I was already resigned to the death sentence that awaited me. I was helpless. I was mentally tortured.
Ismail, Somali asylum seeker,

"I said, 'Please don't take me back to Somalia. I came here seeking asylum and security. Don't take me to Mogadishu because you are signing my death penalty'. I was shouting and screaming at the other passengers for help. Every time I tried to shout out, they'd twist my fingers to make me be quiet."
On arriving in Istanbul, Ismail's escorts asked Turkish immigration officials to place him in a cell. During the flight, he said, they had discussed going sightseeing and "chilling out" in the city while they waited for a connecting flight to Mogadishu.

Then one of them received a phone call. Ismail's solicitor had secured a judicial review of his case. Instead of going to Mogadishu, he was flown back to London and returned to another detention centre.
"I was already resigned to the death sentence that awaited me," he said. "I was helpless. I was mentally tortured."

The UK has long had a policy of returning Somalis whose asylum claims are rejected to less volatile regions of the country that are safely accessible by air, such as Somaliland. But most of the country, including Mogadishu, has long been considered too dangerous as a return destination because of the ongoing conflict between government forces and al-Shabab rebels.
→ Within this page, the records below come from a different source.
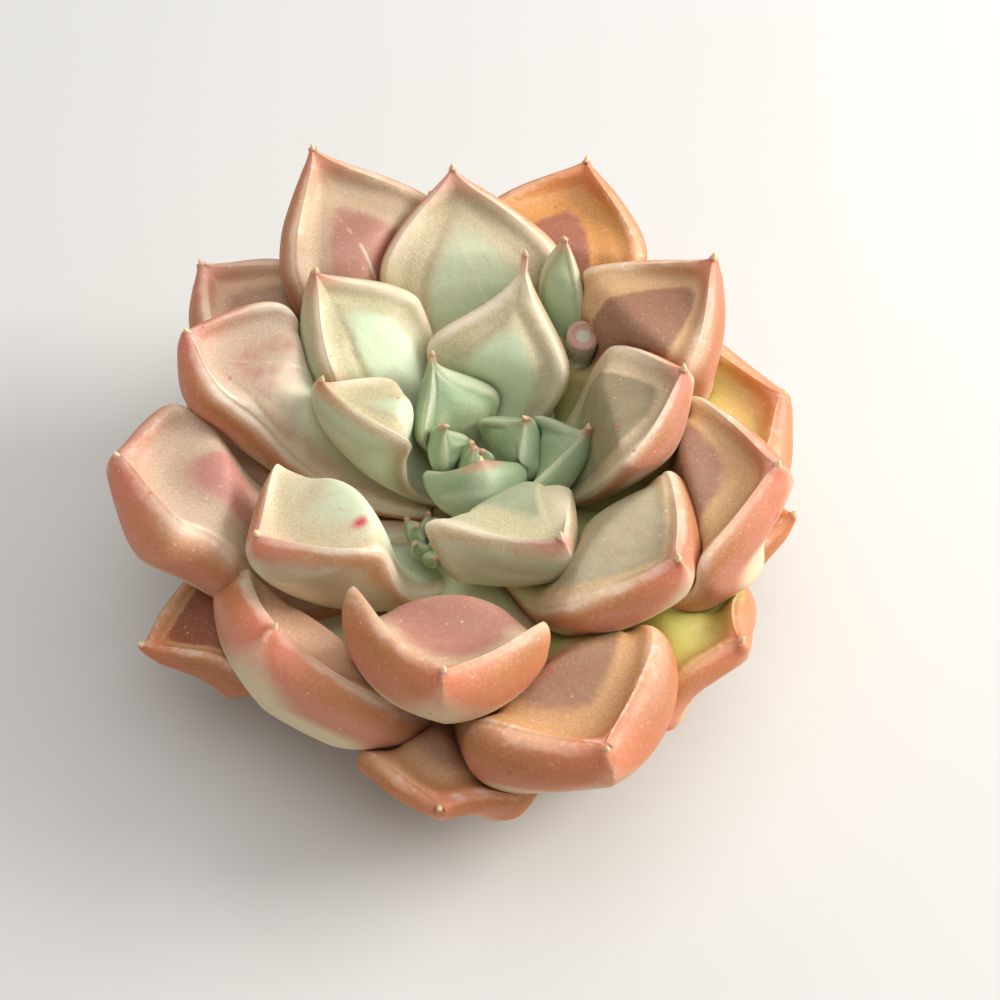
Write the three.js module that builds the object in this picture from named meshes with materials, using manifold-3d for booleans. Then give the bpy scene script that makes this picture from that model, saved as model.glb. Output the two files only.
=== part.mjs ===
// An echeveria rosette, lifted out of its soil and standing on its short cut stem, in mm, +Z up.
// Thick boat-shaped leaves with small pointed tips stand round the stem, each lower leaf pressed
// under the ones above it. A side shoot, a bract and the stump of a cut flower stalk stand among them.
// The origin is the middle of the stem's flat cut end. The viewer's side is -Y.
import * as THREE from "three";
import { mergeVertices } from "three/addons/utils/BufferGeometryUtils.js";
import Module from "manifold-3d";

const wasm = await Module();
wasm.setup();

// The gap between a piece and its neighbour.
const CLEARANCE = 0.35;

// The stem, as the radius and height of each turn of its outline.
const STEM_OUTLINE = [
  [0, 0],
  [4.1, 0],
  [4.6, 1.2],
  [5, 4.5],
  [5, 10.5],
  [4, 13.4],
  [2.6, 15],
  [0, 16],
];
const STEM_SIDES = 28;

// The cut flower stalk: its radius, and the points of its middle line from the stem to the cut.
const STALK_RADIUS = 1.7;
const STALK_LINE = [
  [3.2, 3.9, 11.4],
  [6.4, 8.2, 12.6],
  [9.4, 12.4, 15.4],
  [10.8, 14.4, 19.4],
  [11, 13.4, 23.4],
];

// The side shoot: its root in the stem, the heart its leaves spring from, and how they stand.
const SHOOT_ROOT = [-2.6, -3.4, 12.4];
const SHOOT_HEART = [-4.7, -6.2, 13.4];
const SHOOT_STUB_RADIUS = 0.9;
const SHOOT_LEAVES = 8;

const GOLDEN_ANGLE = 137.5;

// The plain colours of the pieces.
const STEM_COLOUR = 0xa98c62;
const STALK_COLOUR = 0xd9a58c;
const SHOOT_COLOUR = 0x8fa07c;
const HEART_COLOUR = 0xa8ad8e;
const MIDDLE_COLOUR = 0xc3a285;
const OUTER_COLOUR = 0xcb8a68;

// A leaf's width at its root, as a share of its greatest width.
const ROOT_SHARE = 0.36;
// The half thickness of a leaf's rounded margin.
const RIM = 0.6;
// How far a leaf may be pressed down by the ones above it, how much more than it needs, how much
// closer than a leaf's own points the dents are looked for, and how often their edges are softened.
const MOST_PRESS = 3;
const PRESS_MARGIN = 0.3;
const FINER = 3;
const SOFTENING = 3;

// What a leaf has when its own line says nothing else. Angles are in degrees and sizes in mm.
// root and foot: the root's distance from the axis, and its height. dip: how far the midline drops
// below the straight line to the tip as it leaves the root. curl: how far it turns up at the tip.
// hook: how far from its ends, as a share of its length, the midline keeps those two directions.
// wide: full width, reached at the share widest of the length. point: how drawn-out the tip is.
// thick: fleshiness under the midline. cupL, cupR: how steeply the halves rise to their margins, L
// being the anticlockwise one. lean: how much wider L is. swing: how far the root's azimuth lags
// the tip's. bulge and keel: how full and how keeled the underside is. blunt: how far it stands out
// past the tip. shoulder: how long the leaf stays wide before it narrows to the tip. fill: how full
// the face between the margins is, up to the share till of the length. flat: 1 where the margins
// only rise beyond 0.4 of the length. rollL, rollR: how far a margin rolls in over the face.
// hornL, hornR: how far a margin stands up where the leaf is widest. early: how soon the leaf gets
// wide, sooner when small. mound: how high the face swells at the share moundAt of the length, and
// moundLong over how much of the length.
const PLAIN_LEAF = {
  root: 4.4,
  foot: 4,
  dip: 30,
  curl: 30,
  hook: 0.38,
  wide: 18,
  widest: 0.7,
  shoulder: 2,
  point: 1.3,
  thick: 3.8,
  bulge: 0.45,
  keel: 0.5,
  blunt: 1,
  cupL: 0.85,
  cupR: 0.85,
  lean: 0,
  swing: 0,
  fill: 0.95,
  till: 0.95,
  flat: 0,
  rollL: 0,
  rollR: 0,
  hornL: 0,
  hornR: 0,
  early: 0.8,
  mound: 0,
  moundAt: 0.5,
  moundLong: 0.2,
  steps: 10,
  sides: 12,
};

// The tiny leaves of the crown's bud and of the side shoot.
const TINY_LEAF = {
  ...PLAIN_LEAF,
  dip: 10,
  curl: 10,
  wide: 3,
  widest: 0.45,
  point: 1.6,
  thick: 0.9,
  cupL: 0.4,
  cupR: 0.4,
  blunt: 0,
  steps: 3,
  sides: 6,
};

const BUD_LEAVES = [
  { ...TINY_LEAF, at: 250, reach: 0.3, rise: 22.6, root: 0.4, foot: 15.2 },
  { ...TINY_LEAF, at: 20, reach: 0.5, rise: 21.2, root: 0.5, foot: 15.2 },
  { ...TINY_LEAF, at: 120, reach: 0.8, rise: 21.8, root: 0.5, foot: 15.2 },
];

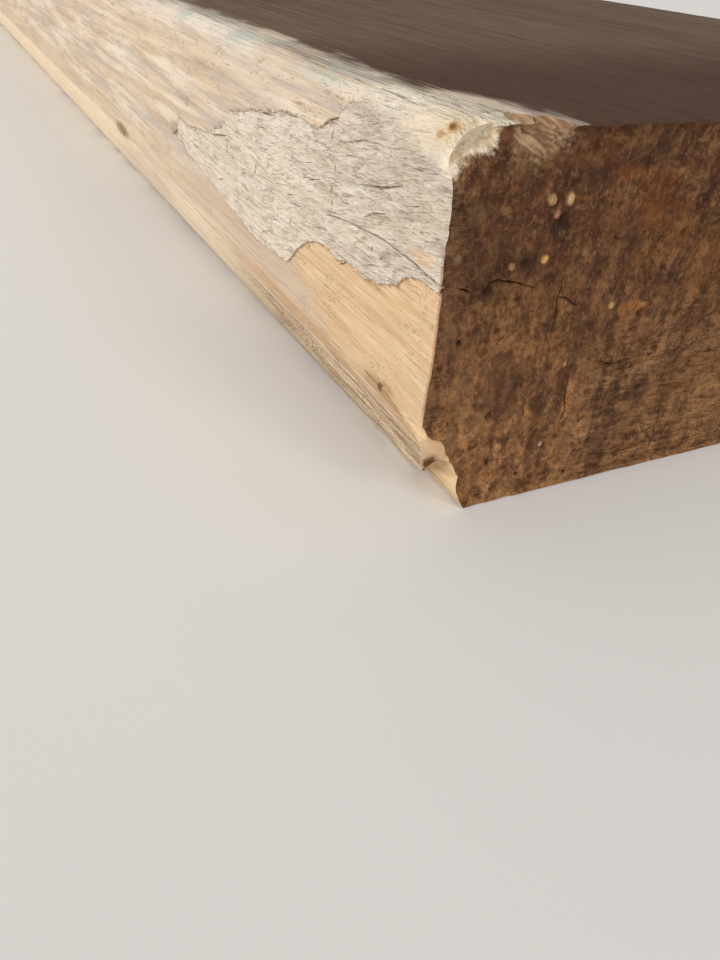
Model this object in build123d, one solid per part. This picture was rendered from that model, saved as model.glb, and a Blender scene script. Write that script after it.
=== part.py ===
"""Weathered softwood board, sawn from one log and lying flat.

X runs across the width, Y along the length from the near end to the far one, and Z up.
The origin is the middle of the underside. All sizes are in millimetres.
"""

import os
from math import hypot

from build123d import *

# Stock size of the board
board_length = 2438.0
board_width = 140.0
board_thickness = 38.0

# Long edges, as seen from the near end
upper_left_radius = 3.6
upper_right_radius = 3.2
lower_right_radius = 3.2

# Wane along the lower left edge: a bevel with a slight crown
wane_width = 5.6
wane_height = 11.0
wane_crown = 1.0

# Splinter lifting off the wane at the near end
split_width = 6.5
split_height = 11.5
split_length = 12.0
split_gap = 0.8

# Lower corner broken off the splinter: how far down its face the break starts, and its length along the foot
lost_corner_start = 4.7
lost_corner_length = 8.0

# Chip out of the upper left corner of the near end
chip_width = 6.4
chip_height = 4.6
chip_length = 5.0

# Insect hole in the left face, where the splinter starts to lift
insect_hole_diameter = 1.1
insect_hole_depth = 3.0
insect_hole_from_end = 8.6
insect_hole_height = 11.2

# Drying check in the left face: distance from the near end, and height
side_check_path = [(0.0, 25.0), (4.7, 25.5), (11.4, 25.7), (18.6, 25.0), (24.0, 24.2)]
side_check_gap = 0.7
side_check_depth = 3.8

# Drying checks in the near end: distance from the left face, and height
end_check_paths = [
    [(4.6, 23.2), (5.5, 24.7), (8.5, 24.5), (11.6, 23.4)],
    [(12.8, 22.5), (16.2, 21.3), (21.0, 20.4)],
]
end_check_gap = 0.5
end_check_depth = 3.0

# How far a cut runs out past the face it opens, and the width it closes to
overcut = 1.0
closed_gap = 0.04

left_x = -board_width / 2
right_x = board_width / 2
near_y = -board_length / 2


def section():
    """Outline of the board across its length, with the wane at the lower left."""
    bevel_length = hypot(wane_width, wane_height)
    crown_x = left_x + wane_width / 2 - wane_crown * wane_height / bevel_length
    crown_z = wane_height / 2 - wane_crown * wane_width / bevel_length
    wane = ThreePointArc(
        (left_x, wane_height), (crown_x, crown_z), (left_x + wane_width, 0)
    )
    upper_left = RadiusArc(
        (left_x, board_thickness - upper_left_radius),
        (left_x + upper_left_radius, board_thickness),
        upper_left_radius,
    )
    upper_right = RadiusArc(
        (right_x - upper_right_radius, board_thickness),
        (right_x, board_thickness - upper_right_radius),
        upper_right_radius,
    )
    lower_right = RadiusArc(
        (right_x, lower_right_radius),
        (right_x - lower_right_radius, 0),
        lower_right_radius,
    )
    sides = [
        Line(wane @ 0, upper_left @ 0),
        Line(upper_left @ 1, upper_right @ 0),
        Line(upper_right @ 1, lower_right @ 0),
        Line(lower_right @ 1, wane @ 1),
    ]
    return make_face([wane, upper_left, upper_right, lower_right, *sides])


def sawn_blank():
    """The section carried along the whole length, with both ends sawn square."""
    near_end = Plane(origin=(0, near_y, 0), x_dir=(1, 0, 0), z_dir=(0, -1, 0))
    return extrude(near_end * section(), amount=-board_length)


def through(outlines):
    """Solid with flat or ruled sides through polygons given as lists of corners."""
    return loft([make_face(Polyline(*corners, close=True)) for corners in outlines], ruled=True)


def split_plane():
    """Plane the splinter lifts along: X runs back along the board, Y down to the foot, Z outward."""
    outward = (-split_height, 0, -split_width)
    return Plane(origin=(left_x, near_y, split_height), x_dir=(0, 1, 0), z_dir=outward)


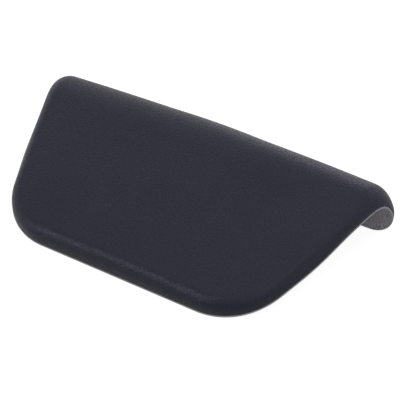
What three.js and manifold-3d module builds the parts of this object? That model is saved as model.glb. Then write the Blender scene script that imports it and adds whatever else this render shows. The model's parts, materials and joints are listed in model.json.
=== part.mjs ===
// A bath pillow: a moulded foam pad that bends over the rim of a tub, held to the tub's wall
// by four suction cups that turn in sockets behind its leaf.
//
// Millimetres, +Z up. The pillow stands on its front edge and on the end of its flap, with the
// bather's side towards -Y. Its origin is the middle of its bounding box, at the bottom.
//
// A place on the pad is written (x, s, n): x across the middle line, s along the back face from
// the front edge up and over the bend, and n out of the back face towards the bather.

import * as THREE from 'three';
import { mergeVertices } from 'three/addons/utils/BufferGeometryUtils.js';
import Module from 'manifold-3d';

const wasm = await Module();
wasm.setup();

// Back face of the pad, laid flat
const leafLength = 123.6;
const bendLength = 52.9;
const flapLength = 8.3;
const bendTurnDegrees = 106.6;
const ridgeWidth = 323.4;
const sideTaperDegrees = 17.6;

// Corners of the outline: at the front the pad's body is squarer than its foot and the sheet
const footCornerRadius = 55.8;
const bodyCornerRadius = 54.8;
const flapCornerRadius = 19.5;
const sheetFlange = 0.3;

// Swell of the sides, more at the foot than in the body, and of the ridge's middle
const footSwell = 2.4;
const bodySwell = 0.3;
const sideSwellRun = 71.6;
const sideSwellReach = 50;
const ridgeSwell = 0.9;
const ridgeSwellReach = 63;

// Thickness of the pad, built up from the back face
const sheetThickness = 2;
const leafPadHeight = 12.3;
const flapPadHeight = 13.5;
const crownHeight = 3.35;
const skinThickness = 1.6;
const layerGap = 0.3;

// Rounded edge between the wall and the face
const leafEdgeReach = 7.8;
const flapEdgeReach = 17.5;
const edgeFullness = 2.0;
const wallLean = 2;
const untuckedRiseShare = 0.45;
const thinningStartShare = 0.76;

// Suction cup, hanging from its socket by a necked head
const cupRadius = 19;
const cupReach = 8;
const cupLipThickness = 1.2;
const cupDomeRise = 5.2;
const cupHollowDepth = 3.6;
const sealingRingWidth = 1.6;
const cupBossRadius = 7;
const neckRadius = 4;
const headRadius = 6.2;
const headHeight = 4;
const headUndercut = 0.6;
const tabWidth = 8;
const tabLength = 7;
const tabThickness = 0.8;
const tabRoot = 1.5;

// Socket for a cup, moulded into the foam behind the sheet
const socketNoseRadius = 7.4;
const socketLipThickness = 2.4;
const socketFlangeRadius = 13;
const socketFlangeThickness = 1.2;
const socketWallThickness = 1.4;
const socketChamfer = 0.8;
const turningGap = 0.35;
const headroom = 1.2;

// Places of the four cups, two near the front edge and two wider apart under the bend,
// as shares of the leaf's length and of its half width there
const frontCupRunShare = 0.46;
const frontCupOffsetShare = 0.4;
const rearCupRunShare = 0.8;
const rearCupOffsetShare = 0.72;

// How finely the curves are cut into facets
const profileSteps = 600;
const rowSteps = 400;
const rows = 20;
const straightSteps = 3;
const cornerSteps = 4;
const skinEdgeRings = 5;
const innerEdgeRings = 4;
const longestFacet = 26;
const bendFacetTurn = THREE.MathUtils.degToRad(9);
const cornerFacetTurn = THREE.MathUtils.degToRad(14);
const cupSegments = 28;
const socketSegments = 24;
const domeSteps = 5;
const headSteps = 3;
const tabEndSteps = 6;
const cutOverrun = 1;

// Values worked out from the sizes above
const fullTurn = 2 * Math.PI;
const quarterTurn = fullTurn / 4;
const middleShare = 0.5;
const bendTurn = THREE.MathUtils.degToRad(bendTurnDegrees);
const sideTaper = THREE.MathUtils.degToRad(sideTaperDegrees);
const padRun = leafLength + bendLength + flapLength;
const ridgeRun = leafLength + bendLength * middleShare;
const padFoot = sheetThickness + layerGap;
const thinningStart = leafLength * thinningStartShare;
const thinningEnd = leafLength + bendLength;

// Heading of the back face against the leaf: it eases into the bend and out of it again
function headingAt(s) {
  const through = THREE.MathUtils.clamp((s - leafLength) / bendLength, 0, 1);
  return -bendTurn * (through - Math.sin(fullTurn * through) / fullTurn);
}

// Side view of the back face, walked from the front edge in small steps
function walkProfile() {
  const points = [new THREE.Vector2(0, 0)];
  const step = padRun / profileSteps;
  for (let i = 0; i < profileSteps; i += 1) {
    const heading = headingAt((i + middleShare) * step);
    const stride = new THREE.Vector2(Math.cos(heading), Math.sin(heading)).multiplyScalar(step);
    points.push(points[i].clone().add(stride));
  }
  return points;
}

const profile = walkProfile();

// Point of the pad at (x, s, n), with the leaf lying level
function place(x, s, n) {
  const inside = THREE.MathUtils.clamp(s, 0, padRun);
  const along = (inside / padRun) * profileSteps;
  const index = Math.min(Math.floor(along), profileSteps - 1);
  const point = profile[index].clone().lerp(profile[index + 1], along - index);
  const heading = headingAt(inside);
  const y = point.x + (s - inside) * Math.cos(heading) - n * Math.sin(heading);
  const z = point.y + (s - inside) * Math.sin(heading) + n * Math.cos(heading);
  return new THREE.Vector3(x, y, z);
}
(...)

But Paul Morris, a volunteer at the Somali Adult Social Care Agency in Manchester, said the UK government appeared to have been emboldened by a European Court of Human Rights judgment in a Swedish case last September, which ruled in favour of allowing repatriations to Mogadishu in circumstances where a returnee was not deemed to be at specific risk.

In making that ruling, the court cited a report by Norwegian and Danish immigration authorities that said there had been a general improvement in the security situation.
"It's based on a fact-finding mission by a few Nordic bureaucrats who went for about a week and produced a report. It's fatuous," Morris told Al Jazeera. "The judgment came out at the beginning of September. Two weeks later the Westgate attack happened in Nairobi, and al-Shabab proved its power."

Increasing attacks
Concerns over security in Mogadishu have continued to mount since then. Al-Shabab has shown itself still capable of mounting major attacks in the capital, such as last month's deadly assault on the heavily fortified presidential palace.
report this month by UN Secretary-General Ban-Ki Moon said the security situation remained volatile, with al-Shabab continuing to use "guerrilla and terrorist tactics" and deadly violence occurring almost daily.


Most human rights groups and organisations working on behalf of refugees and asylum seekers still consider Somalia to be an unacceptably dangerous destination. But Morris said the Home Office, in opposing a bail application by a Somali man held in a Scottish detention centre since February, had revealed details of what he believes is a new programme to send Somalis home."The Home Office can normally only justify detention if there is imminent removal planned," he said. "In the bail summary, they talked about a new pilot project to remove Somalis to Mogadishu. The removal directions were on Turkish Airlines via Istanbul."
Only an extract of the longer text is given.